Nonostante l’esito delle esposizioni “ufficiali”, i dipinti di Zampighi riscuotono un crescente successo di pubblico. Nel giro di poco tempo diviene pittore specialista nelle scene di genere a sfondo contadino. Decretando pure la sua vicinanza verso quel mondo rurale dal quale in parte proviene, Zampighi si afferma come il cantore delle scene domestiche, allegre, rustiche e pacificamente famigliari: composizioni aneddotiche che si inseriscono nel filone percorso anche da Gaetano Chierici e Gaetano Bellei. Tali opere vengono replicate in varie versioni su richiesta di collezionisti, mercanti e committenti anche stranieri (per l’incremento delle commissioni giunte in particolare dall’estero, spesso le sue tele, precedentemente concordate, sono spedite in tubi chiusi ermeticamente). Ma sono soprattutto i turisti americani, inglesi e austriaci giunti a Firenze in quanto tappa obbligata del grand tour, ad essere desiderosi di portarsi a casa un’immagine folcloristica e ripulita della “gente d’Italia”. Tutto questo negli stessi anni in cui nei più forti paesi occidentali inizia a delinearsi una prima forma di società dei consumi che si nutre sempre più dell’immagine standardizzata. Si può ricordare in proposito che anche le figurine Liebig – quali macroesempio di immagini riprodotte tecnicamente – raffiguravano i bambini italiani in una serie dedicata alle tipologie di bambini del mondo, come dei simpatici “accattoni”.
Ma tornando a Zampighi, la conoscenza della pittura dei Macchiaioli, dai quali apprende la varietà delle gamme cromatiche, va riconosciuta come un elemento di riferimento per le sue scene di genere, caratterizzate altresì da una notevole perizia tecnica e compositiva. Il virtuosismo artistico che gli garantisce l’analitica descrizione dei particolari, deve essere visto insieme a quella ricercata pulizia di sentimenti che nelle sue opere ha la funzione di “compensare” gli elementi meno edificanti dei soggetti raffigurati: contadini coi vestiti sudici e rattoppati che vivono circondati da gatti e galline in case visibilmente malsane.
Altro importante aspetto tecnico nell’opera di Zampighi è quello che riguarda l’impiego della fotografia per immortalare (e poi copiare) nel suo studio un vasto numero di modelli e modelle di ogni età, da lui scelti e appositamente vestiti da contadini o da popolani.
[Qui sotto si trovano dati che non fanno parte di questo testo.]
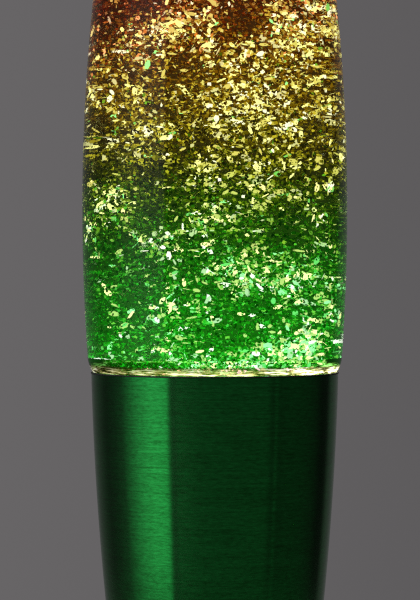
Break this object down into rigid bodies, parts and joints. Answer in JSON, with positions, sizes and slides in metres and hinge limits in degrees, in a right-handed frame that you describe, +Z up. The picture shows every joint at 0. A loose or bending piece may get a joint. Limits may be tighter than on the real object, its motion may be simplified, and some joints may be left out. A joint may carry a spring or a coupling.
{
  "type": "glitter lamp",
  "caption": "Table glitter lamp: a sealed glass bottle of liquid and foil flakes on a hollow metal base with a reflector bulb, under a lift-off metal cap.",
  "frame": {"origin": "centre of the surface the rubber feet stand on", "axes": "+Z up along the lamp's axis; -Y towards the viewer; the cable leaves the back of the base towards +Y"},
  "size_m": [0.1068, 0.1067, 0.4038],
  "materials": {
    "green_anodised": "fine circumferential brushing under a clear green finish",
    "black_plastic": "moulded, slightly textured",
    "black_paint": "satin black paint on steel",
    "zinc_steel": "bright zinc plating",
    "black_rubber": "soft, matt",
    "brass": "plain turned or stamped brass",
    "brown_moulding": "dark brown heat-resistant moulding",
    "ivory_plastic": "moulded",
    "brown_lead": "insulated lead",
    "blue_lead": "insulated lead",
    "green_yellow_lead": "insulated lead",
    "solder": "soldered contact",
    "black_glass": "fused black glass insulator",
    "bright_aluminium": "rolled thread",
    "bulb_glass": "clear, softly frosted front",
    "bulb_mirror": "evaporated aluminium",
    "nickel_wire": "wire",
    "hot_tungsten": "glowing coil",
    "tinted_glass": "clear glass with a transparent finish graded from green through yellow to red",
    "tinted_liquid": "clear liquid, tinted",
    "gold_foil": "mirror foil",
    "tinplate": "lacquered tinplate",
    "pale_liner": "soft liner"
  },
  "bodies": {
    "base": {"base_shell": "green_anodised", "foot_ring": "black_plastic", "base_plate": "black_paint", "plate_screws": "zinc_steel", "rubber_feet": "black_rubber", "rim_gasket": "black_rubber", "cable_grommet": "black_rubber", "holder_bracket": "zinc_steel", "bracket_screws": "zinc_steel", "bracket_nuts": "zinc_steel", "holder_nipple": "brass", "nipple_nut": "brass", "lock_washer": "zinc_steel", "holder_dome": "brown_moulding", "holder_body": "brown_moulding", "holder_thread_shell": "brass", "centre_contact": "brass", "side_contact": "brass", "holder_terminal_screws": "brass", "terminal_block": "ivory_plastic", "terminal_clamps": "brass", "clamp_screws": "zinc_steel", "block_screws": "zinc_steel", "live_lead": "brown_lead", "neutral_lead": "blue_lead", "earth_lead": "green_yellow_lead", "earth_lug": "zinc_steel"},
    "bulb_carriage": {"bulb_contact": "solder"},
    "bulb": {"bulb_insulator": "black_glass", "bulb_screw_cap": "bright_aluminium", "bulb_envelope": "bulb_glass", "bulb_mirror": "bulb_mirror", "bulb_stem": "bulb_glass", "filament_posts": "nickel_wire", "filament": "hot_tungsten"},
    "bottle": {"bottle": "tinted_glass", "liquid": "tinted_liquid", "glitter_flakes": "gold_foil", "crown_closure": "tinplate", "crown_liner": "pale_liner"},
    "cap": {"top_cap": "green_anodised", "cap_insert": "black_plastic"}
  },
  "joints": [
    {"name": "bottle_lift", "type": "slide", "parent": "base", "child": "bottle", "axis": [0, 0, 1], "range_m": [0, 0.1]},
    {"name": "cap_lift", "type": "slide", "parent": "bottle", "child": "cap", "axis": [0, 0, 1], "range_m": [0, 0.075]},
    {"name": "bulb_rise", "type": "slide", "parent": "base", "child": "bulb_carriage", "axis": [0, 0, 1], "range_m": [0, 0.01415]},
    {"name": "bulb_turn", "type": "hinge", "parent": "bulb_carriage", "child": "bulb", "pos_m": [0, 0, 0.0646], "axis": [0, 0, 1], "range_deg": [0, 1800]}
  ],
  "couplings": [
    {"joint": "bulb_rise", "follows": "bulb_turn", "m_per_rad": 0.00044882}
  ]
}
Fotografie dei suoi “attori” (in atteggiamenti studiati e affiancati talvolta da manichini) o dei suoi quadri, diventavano per Zampighi un utilissimo campionario di immagini da mostrare alla committenza affinché questa scegliesse insieme al pittore la composizione che più desidera, definendo soggetti, posa e ambientazione. Il prezzo finale dell’opera dipendeva naturalmente da tutto questo.
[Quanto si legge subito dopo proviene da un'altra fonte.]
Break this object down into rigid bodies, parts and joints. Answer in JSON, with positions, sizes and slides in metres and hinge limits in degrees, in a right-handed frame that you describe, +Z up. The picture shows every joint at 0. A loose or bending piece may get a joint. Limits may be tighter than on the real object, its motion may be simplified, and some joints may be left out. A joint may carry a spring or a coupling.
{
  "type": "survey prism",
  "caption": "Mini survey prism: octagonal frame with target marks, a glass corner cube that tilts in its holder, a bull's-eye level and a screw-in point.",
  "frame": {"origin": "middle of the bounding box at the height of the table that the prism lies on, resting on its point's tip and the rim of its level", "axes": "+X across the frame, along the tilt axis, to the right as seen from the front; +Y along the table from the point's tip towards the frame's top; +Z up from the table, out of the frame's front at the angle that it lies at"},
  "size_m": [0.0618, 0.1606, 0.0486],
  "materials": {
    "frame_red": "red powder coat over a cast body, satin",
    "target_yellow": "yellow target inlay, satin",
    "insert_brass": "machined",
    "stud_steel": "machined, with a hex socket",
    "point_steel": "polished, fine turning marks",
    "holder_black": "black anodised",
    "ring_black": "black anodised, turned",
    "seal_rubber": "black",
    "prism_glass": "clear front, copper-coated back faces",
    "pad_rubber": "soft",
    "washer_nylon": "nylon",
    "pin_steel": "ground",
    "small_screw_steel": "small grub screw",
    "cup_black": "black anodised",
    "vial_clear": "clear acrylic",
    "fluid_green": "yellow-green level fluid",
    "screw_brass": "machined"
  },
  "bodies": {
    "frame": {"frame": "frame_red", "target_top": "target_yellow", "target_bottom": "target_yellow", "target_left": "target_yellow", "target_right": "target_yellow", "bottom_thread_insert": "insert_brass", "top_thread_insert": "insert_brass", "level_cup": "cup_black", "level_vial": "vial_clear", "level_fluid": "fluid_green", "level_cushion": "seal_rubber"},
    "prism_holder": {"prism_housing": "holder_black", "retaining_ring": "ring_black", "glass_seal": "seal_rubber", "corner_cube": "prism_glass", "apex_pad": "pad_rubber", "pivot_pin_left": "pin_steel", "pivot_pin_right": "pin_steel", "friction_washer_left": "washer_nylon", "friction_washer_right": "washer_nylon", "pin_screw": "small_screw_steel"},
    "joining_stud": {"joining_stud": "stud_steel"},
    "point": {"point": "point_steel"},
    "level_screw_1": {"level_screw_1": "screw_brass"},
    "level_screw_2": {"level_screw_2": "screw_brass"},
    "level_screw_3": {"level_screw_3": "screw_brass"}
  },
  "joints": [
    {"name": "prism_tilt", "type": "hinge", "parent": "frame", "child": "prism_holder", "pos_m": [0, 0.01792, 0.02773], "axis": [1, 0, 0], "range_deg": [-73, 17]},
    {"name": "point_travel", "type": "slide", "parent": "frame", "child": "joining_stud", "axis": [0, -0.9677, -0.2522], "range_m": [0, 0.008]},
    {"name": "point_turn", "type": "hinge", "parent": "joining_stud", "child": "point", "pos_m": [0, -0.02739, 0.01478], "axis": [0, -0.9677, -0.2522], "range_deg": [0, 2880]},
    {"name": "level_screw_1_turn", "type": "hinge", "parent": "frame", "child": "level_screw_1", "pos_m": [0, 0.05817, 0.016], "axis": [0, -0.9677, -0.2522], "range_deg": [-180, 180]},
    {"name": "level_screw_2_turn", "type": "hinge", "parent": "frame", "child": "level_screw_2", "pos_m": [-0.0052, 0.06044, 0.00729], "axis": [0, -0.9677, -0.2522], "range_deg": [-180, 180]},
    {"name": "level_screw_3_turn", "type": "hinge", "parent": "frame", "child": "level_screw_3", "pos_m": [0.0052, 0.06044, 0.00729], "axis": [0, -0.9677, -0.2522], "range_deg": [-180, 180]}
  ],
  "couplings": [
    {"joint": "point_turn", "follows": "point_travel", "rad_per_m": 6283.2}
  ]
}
Probabilmente riferibili agli esordi sono le rare raffigurazione “dal vero” di cui rimane testimonianza: particolari di piedi e mani che dovettero servire a Zampighi come studio e analisi dei dettagli che i suoi ammiratori apprezzavano particolarmente.
Nonostante la residenza fiorentina, all’inizio del Novecento i suoi nuovi lavori sono citati anche nelle riviste locali “Il Panaro”, “il duca Borso” o i “Il marchese Colombi”. A Modena, Zampighi partecipa a esposizioni artistiche di beneficenza (1902) tra cui quella della Croce Verde (1910).
Con le caratteristiche che si sono dette, nelle collezioni Assicoop Modena – Unipol sono presenti le opere Bella bambina, Le ciliegie appena colte, Dalla Nonna, Giochi di bambini, L’ombrello. Tornato a Modena nel 1942 presso il figlio ingegnere Antonio, Zampighi muore a Maranello, dove la famiglia era sfollata per la guerra, il quarto giorno d’aprile del 1944.
Riferimenti bibliografici: L’ Esposizione triennale…1877; Società…1879; Convegno degli artisti…1880; Concorso…1880; Saggi dei pensionati…1881; Tosi Bellucci 1882; Pensionato…1883; Tosi Bellucci 1883; P. L., Scena…1883; Vico 1888; All’esposizione…1902; L’inaugurazione…1910; Celebrazioni venturiane…1957; I pittori italiani…1986; Morandi 2000; Martinelli Braglia – Rossi… 2004, pp. 38-39; Silingardi – Barbieri 2005, p.67; Dall’Olio – Piccinini 2007.